I've been dabbling in functional programming for a couple years, for fun.

What I see as the big win of functional programming over object-oriented programming is immutability, recursion, succinct syntax, pattern matching, higher-order functions, code-as-data, separation of behavior from data, and referential transparency.

When I see functional programming done in C++, it makes me sad. The syntax is awkward, immutability in C++ isn't there, recursion is a non-starter, pattern matching can be very awkwardly mimicked with lambdas and traversing a selection vector, higher-order functions are anemic, code-as-data is extremely limited, separation of behavior from data requires strict discipline, as does referential transparency.

The biggest cons against functional programming is that it tends to have a much bigger memory footprint over C++, say anecdotally on average about x4. (Your mileage may vary, based on your particular program.)

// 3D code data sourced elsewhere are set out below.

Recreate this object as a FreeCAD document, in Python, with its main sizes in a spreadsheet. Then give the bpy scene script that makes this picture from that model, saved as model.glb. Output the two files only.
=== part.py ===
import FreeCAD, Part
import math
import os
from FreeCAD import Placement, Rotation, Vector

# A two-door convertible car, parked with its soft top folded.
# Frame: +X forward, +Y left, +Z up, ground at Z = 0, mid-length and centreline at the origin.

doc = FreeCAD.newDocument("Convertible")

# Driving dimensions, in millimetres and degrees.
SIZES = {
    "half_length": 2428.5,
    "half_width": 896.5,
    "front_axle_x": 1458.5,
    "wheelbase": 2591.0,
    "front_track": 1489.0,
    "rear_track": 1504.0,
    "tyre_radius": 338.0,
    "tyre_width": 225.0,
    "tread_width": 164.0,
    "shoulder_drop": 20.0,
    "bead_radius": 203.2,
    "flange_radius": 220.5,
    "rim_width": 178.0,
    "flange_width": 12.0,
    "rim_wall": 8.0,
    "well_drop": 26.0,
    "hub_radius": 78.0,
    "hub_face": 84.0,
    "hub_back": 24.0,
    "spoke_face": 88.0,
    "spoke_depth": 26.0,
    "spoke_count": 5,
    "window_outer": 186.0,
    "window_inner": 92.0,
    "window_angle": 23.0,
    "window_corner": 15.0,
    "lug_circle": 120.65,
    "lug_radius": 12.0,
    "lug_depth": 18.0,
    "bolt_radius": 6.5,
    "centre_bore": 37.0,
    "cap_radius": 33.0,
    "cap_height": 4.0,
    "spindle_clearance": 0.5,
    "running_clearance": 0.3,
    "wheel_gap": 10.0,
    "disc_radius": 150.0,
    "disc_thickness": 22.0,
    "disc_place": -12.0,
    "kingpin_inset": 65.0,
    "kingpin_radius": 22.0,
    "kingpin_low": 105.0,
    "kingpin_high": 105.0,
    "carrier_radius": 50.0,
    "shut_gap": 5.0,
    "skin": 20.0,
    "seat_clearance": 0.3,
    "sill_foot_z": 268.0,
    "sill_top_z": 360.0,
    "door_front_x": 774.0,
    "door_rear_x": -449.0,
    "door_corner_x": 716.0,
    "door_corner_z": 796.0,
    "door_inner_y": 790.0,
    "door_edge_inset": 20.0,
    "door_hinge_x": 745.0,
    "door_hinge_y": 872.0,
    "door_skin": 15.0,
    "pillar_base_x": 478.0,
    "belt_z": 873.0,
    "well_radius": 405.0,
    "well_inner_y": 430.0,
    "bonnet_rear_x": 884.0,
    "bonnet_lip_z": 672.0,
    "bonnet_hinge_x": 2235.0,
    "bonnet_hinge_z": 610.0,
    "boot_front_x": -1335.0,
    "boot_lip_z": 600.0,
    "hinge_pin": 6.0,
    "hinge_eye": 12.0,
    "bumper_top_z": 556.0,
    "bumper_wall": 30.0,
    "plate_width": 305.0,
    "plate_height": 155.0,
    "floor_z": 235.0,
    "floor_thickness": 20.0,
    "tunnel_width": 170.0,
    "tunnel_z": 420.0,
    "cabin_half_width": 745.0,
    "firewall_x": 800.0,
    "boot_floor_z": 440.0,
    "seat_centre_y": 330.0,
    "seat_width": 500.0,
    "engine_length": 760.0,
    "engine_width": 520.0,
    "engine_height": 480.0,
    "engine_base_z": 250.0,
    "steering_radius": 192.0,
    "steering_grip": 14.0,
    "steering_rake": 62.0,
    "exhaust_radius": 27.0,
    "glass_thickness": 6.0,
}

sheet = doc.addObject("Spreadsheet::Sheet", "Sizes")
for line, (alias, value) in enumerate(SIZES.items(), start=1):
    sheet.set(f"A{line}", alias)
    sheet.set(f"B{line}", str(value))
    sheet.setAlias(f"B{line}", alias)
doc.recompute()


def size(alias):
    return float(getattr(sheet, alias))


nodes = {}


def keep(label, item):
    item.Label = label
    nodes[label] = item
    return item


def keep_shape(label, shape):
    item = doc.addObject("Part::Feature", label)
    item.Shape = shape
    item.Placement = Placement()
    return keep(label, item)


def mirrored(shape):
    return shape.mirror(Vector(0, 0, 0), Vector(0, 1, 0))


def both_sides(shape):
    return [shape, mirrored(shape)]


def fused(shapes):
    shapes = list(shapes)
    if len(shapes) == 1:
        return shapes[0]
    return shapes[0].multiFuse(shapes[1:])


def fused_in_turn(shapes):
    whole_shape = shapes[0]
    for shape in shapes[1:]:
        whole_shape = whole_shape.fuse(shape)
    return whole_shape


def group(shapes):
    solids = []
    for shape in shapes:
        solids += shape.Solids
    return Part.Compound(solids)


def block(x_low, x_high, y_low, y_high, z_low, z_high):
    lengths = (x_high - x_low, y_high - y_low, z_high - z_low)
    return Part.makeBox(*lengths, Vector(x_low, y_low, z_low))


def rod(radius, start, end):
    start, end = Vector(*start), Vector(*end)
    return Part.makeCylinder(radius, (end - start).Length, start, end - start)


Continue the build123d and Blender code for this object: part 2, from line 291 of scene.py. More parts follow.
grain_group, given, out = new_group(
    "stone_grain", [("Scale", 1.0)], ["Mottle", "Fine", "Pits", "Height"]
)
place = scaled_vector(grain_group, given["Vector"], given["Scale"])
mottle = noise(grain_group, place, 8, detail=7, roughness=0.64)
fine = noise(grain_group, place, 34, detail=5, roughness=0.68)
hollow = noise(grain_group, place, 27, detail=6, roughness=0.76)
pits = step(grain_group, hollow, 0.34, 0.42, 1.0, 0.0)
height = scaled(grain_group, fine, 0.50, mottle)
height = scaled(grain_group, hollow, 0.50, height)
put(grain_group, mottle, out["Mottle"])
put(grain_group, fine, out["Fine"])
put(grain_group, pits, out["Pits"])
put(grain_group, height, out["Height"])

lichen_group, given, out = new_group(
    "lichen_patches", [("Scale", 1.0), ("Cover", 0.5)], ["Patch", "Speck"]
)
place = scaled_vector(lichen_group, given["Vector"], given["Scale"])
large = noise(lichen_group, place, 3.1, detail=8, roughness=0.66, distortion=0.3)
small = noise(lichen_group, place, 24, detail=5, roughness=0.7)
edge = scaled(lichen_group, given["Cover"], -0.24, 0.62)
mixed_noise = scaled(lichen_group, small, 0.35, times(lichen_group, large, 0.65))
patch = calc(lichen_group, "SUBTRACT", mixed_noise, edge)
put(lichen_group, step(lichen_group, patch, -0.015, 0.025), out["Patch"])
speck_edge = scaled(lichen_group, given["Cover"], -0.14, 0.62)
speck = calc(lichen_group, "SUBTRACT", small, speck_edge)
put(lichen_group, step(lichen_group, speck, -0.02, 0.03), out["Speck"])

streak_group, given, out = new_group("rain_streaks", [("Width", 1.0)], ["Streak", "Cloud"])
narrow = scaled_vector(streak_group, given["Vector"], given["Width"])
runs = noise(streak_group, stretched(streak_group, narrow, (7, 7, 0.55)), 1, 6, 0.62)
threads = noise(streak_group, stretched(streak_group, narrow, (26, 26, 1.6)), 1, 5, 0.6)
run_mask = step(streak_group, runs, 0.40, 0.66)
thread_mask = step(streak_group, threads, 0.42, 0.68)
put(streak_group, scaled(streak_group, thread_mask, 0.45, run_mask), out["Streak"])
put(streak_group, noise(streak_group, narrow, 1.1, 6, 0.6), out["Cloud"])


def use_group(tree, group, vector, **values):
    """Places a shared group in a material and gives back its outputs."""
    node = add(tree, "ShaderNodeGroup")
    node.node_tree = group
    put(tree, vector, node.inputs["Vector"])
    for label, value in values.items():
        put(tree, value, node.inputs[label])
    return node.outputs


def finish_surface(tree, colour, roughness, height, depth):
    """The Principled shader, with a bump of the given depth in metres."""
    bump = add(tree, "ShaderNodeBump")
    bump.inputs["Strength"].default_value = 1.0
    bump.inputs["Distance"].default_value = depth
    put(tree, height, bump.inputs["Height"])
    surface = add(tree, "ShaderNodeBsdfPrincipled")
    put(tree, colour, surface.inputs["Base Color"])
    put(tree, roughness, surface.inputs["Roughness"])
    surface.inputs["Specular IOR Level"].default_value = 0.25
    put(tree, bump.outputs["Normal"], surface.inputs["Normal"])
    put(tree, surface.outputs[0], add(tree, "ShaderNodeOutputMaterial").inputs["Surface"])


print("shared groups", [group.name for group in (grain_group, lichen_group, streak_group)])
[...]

I've looked at the various how to do functional programming in language XYZ (where XYZ is one of: C++, Swift, JavaScript, Rust, Scala, Lisp, Scheme, and others), and I'm disappointed in those languages compared to functional programming first functional programming languages like OCaml, Haskell, F#, or Elm.

Yes, I include Lisp and Scheme in the "bad list". I haven't tried Clojure which adds functional programming to Lisp. Lisp programmers who haven't used a functional programming language may have trouble grokking that sentence, since Lisp has the interesting position of being a general general purpose programmer's programming language. Lots of power there! And unlike C++ token substitution macros made by The Devil™, Lisp macros are magically awesome.

Applying functional programming techniques in non-functional programming languages doesn't seem like a big win, to me. Other developers in the language will probably consider the functional programming techniques to be non-idiomatic and out of place.